Are P2P platforms themselves scams? The major escrowed P2P marketplaces are functional; the danger is counterparties, not the venue. Losses overwhelmingly happen when users release coins before verifying payment or move deals off-platform. Inside escrow, with payment verified in your own app, P2P risk is manageable.
Does reporting to the SEC actually do anything? Yes, cumulatively. SEC advisories are built from complaints, and advisories lead to cease and desist orders, app-store takedowns, and criminal referrals. Your report also creates a paper trail that supports any later case.
Regulatory Note
Three agencies divide the anti-fraud field. The Securities and Exchange Commission acts against unregistered investment solicitation and publishes named advisories; its 2024 action against Binance, executed with the National Telecommunications Commission, demonstrated that it will block major platforms entirely.

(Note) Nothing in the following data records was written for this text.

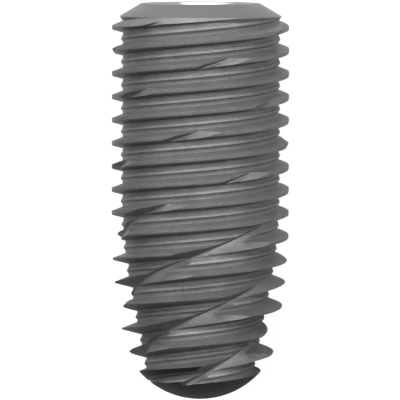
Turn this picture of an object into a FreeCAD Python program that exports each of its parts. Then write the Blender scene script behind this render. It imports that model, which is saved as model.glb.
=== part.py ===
"""Bone-level dental implant: one turned and milled titanium screw.

The fixture is modelled upright about its own axis, with the platform at depth
0 and the apex below it; depths run down from the platform.  Its placement then
lays it on its side, as it comes to rest on a table: platform towards +Y, apex
towards -Y, thread crests on the ground plane, origin on the ground under its
middle.
"""

import FreeCAD
import Part

import math
import os

import Sketcher
from FreeCAD import Placement, Rotation, Vector

# Driving sizes in millimetres and degrees: name, value, meaning.
SIZES = [
    ("total_length", "10.0", "platform to the tip of the apex"),
    ("thread_dia", "4.48", "over the crests of the parallel part"),
    ("thread_height", "0.27", "crest above the groove's floor, parallel part"),
    ("collar_dia", "4.08", "widest line of the collar"),
    ("collar_land", "0.03", "cylinder below the collar's bevel"),
    ("collar_height", "0.42", "platform to the underside of the collar"),
    ("collar_undercut", "0.05", "narrowing of the collar to its underside"),
    ("platform_dia", "3.0", "outer edge of the flat ring"),
    ("bevel_height", "0.32", "height of the collar's bevel"),
    ("runout_height", "0.22", "cone on which the first crests fade in"),
    ("crest_spacing", "0.586", "axial distance from crest to crest"),
    ("crest_flat", "0.106", "width of a crest, parallel part"),
    ("crest_flat_least", "0.035", "width of the sharpened apical crests"),
    ("upper_flank_angle", "21.5", "flank that faces the platform"),
    ("lower_flank_angle", "13.8", "flank that faces the apex"),
    ("first_crest_depth", "1.199", "depth of a crest at the left side"),
    ("core_taper_length", "5.16", "tip to where the core starts to taper"),
    ("core_taper_bend", "2.27", "length over which it reaches full taper"),
    ("crest_taper_length", "4.40", "tip to where the crests start to taper"),
    ("crest_taper_bend", "2.53", "length over which they reach full taper"),
    ("taper_angle", "11.0", "half angle of the apical cone"),
    ("dome_height", "1.208", "height of the round apex"),
    ("flute_lead", "4.647", "axial advance of a flute in one turn"),
    ("flute_front_length", "3.775", "tip to where a flute crosses the front line"),
    ("flute_notch", "0.16", "depth of the flutes in the parallel crests"),
    ("flute_bite", "0.04", "depth of the flutes in the tapered core"),
    ("flute_blend", "0.80", "length over which a flute deepens"),
    ("flute_upper_angle", "26.0", "steep wall of a flute, from the radius"),
    ("flute_lower_angle", "48.0", "open wall of a flute, from the radius"),
    ("mouth_dia", "2.02", "mouth of the conical seat"),
    ("seat_depth", "0.90", "depth of the conical seat"),
    ("seat_angle", "4.0", "half angle of the conical seat"),
    ("hex_flats", "1.60", "hexagon socket across its flats"),
    ("hex_depth", "1.20", "height of the hexagon socket"),
    ("screw_bore_dia", "1.22", "bore for the abutment screw"),
    ("screw_bore_depth", "3.10", "length of that bore"),
    ("drill_angle", "118", "point of the drilled bore"),
]

STARTS = 2
FLUTES = 3
BEND_CHORDS = 3
POINTS_PER_TURN = 12
CUTTER_REACH = 0.02
REST_ROLL = 30.0


def make_sheet(doc):
    """Put the driving sizes in the document's spreadsheet."""
    sheet = doc.addObject("Spreadsheet::Sheet", "sizes")
    for row, (alias, value, meaning) in enumerate(SIZES, start=1):
        sheet.set("A%d" % row, alias)
        sheet.set("B%d" % row, value)
        sheet.set("C%d" % row, meaning)
        sheet.setAlias("B%d" % row, alias)
    doc.recompute()
    return sheet


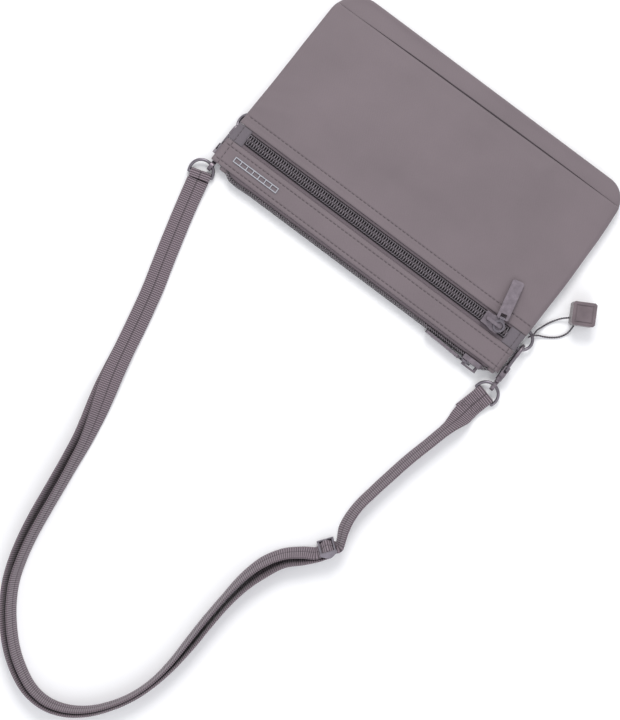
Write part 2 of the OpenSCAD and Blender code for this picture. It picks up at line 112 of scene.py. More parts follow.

The Bangko Sentral ng Pilipinas licenses virtual asset service providers under Circular No. 1108 and maintains the public list of licensed exchanges; converting pesos through a licensed VASP keeps at least the cash leg of your transaction inside the supervised system. The Bureau of Internal Revenue notes, for completeness, that fraud losses are generally not deductible against an ordinary individual's income, which adds tax insult to injury. The broader context of how stablecoins work and where they fit in Philippine finance is in our complete guide to USDT and stablecoins in the Philippines.
This article is for information and education. It is not investment or legal advice. Scam patterns described are accurate as of June 7, 2026 and evolve constantly.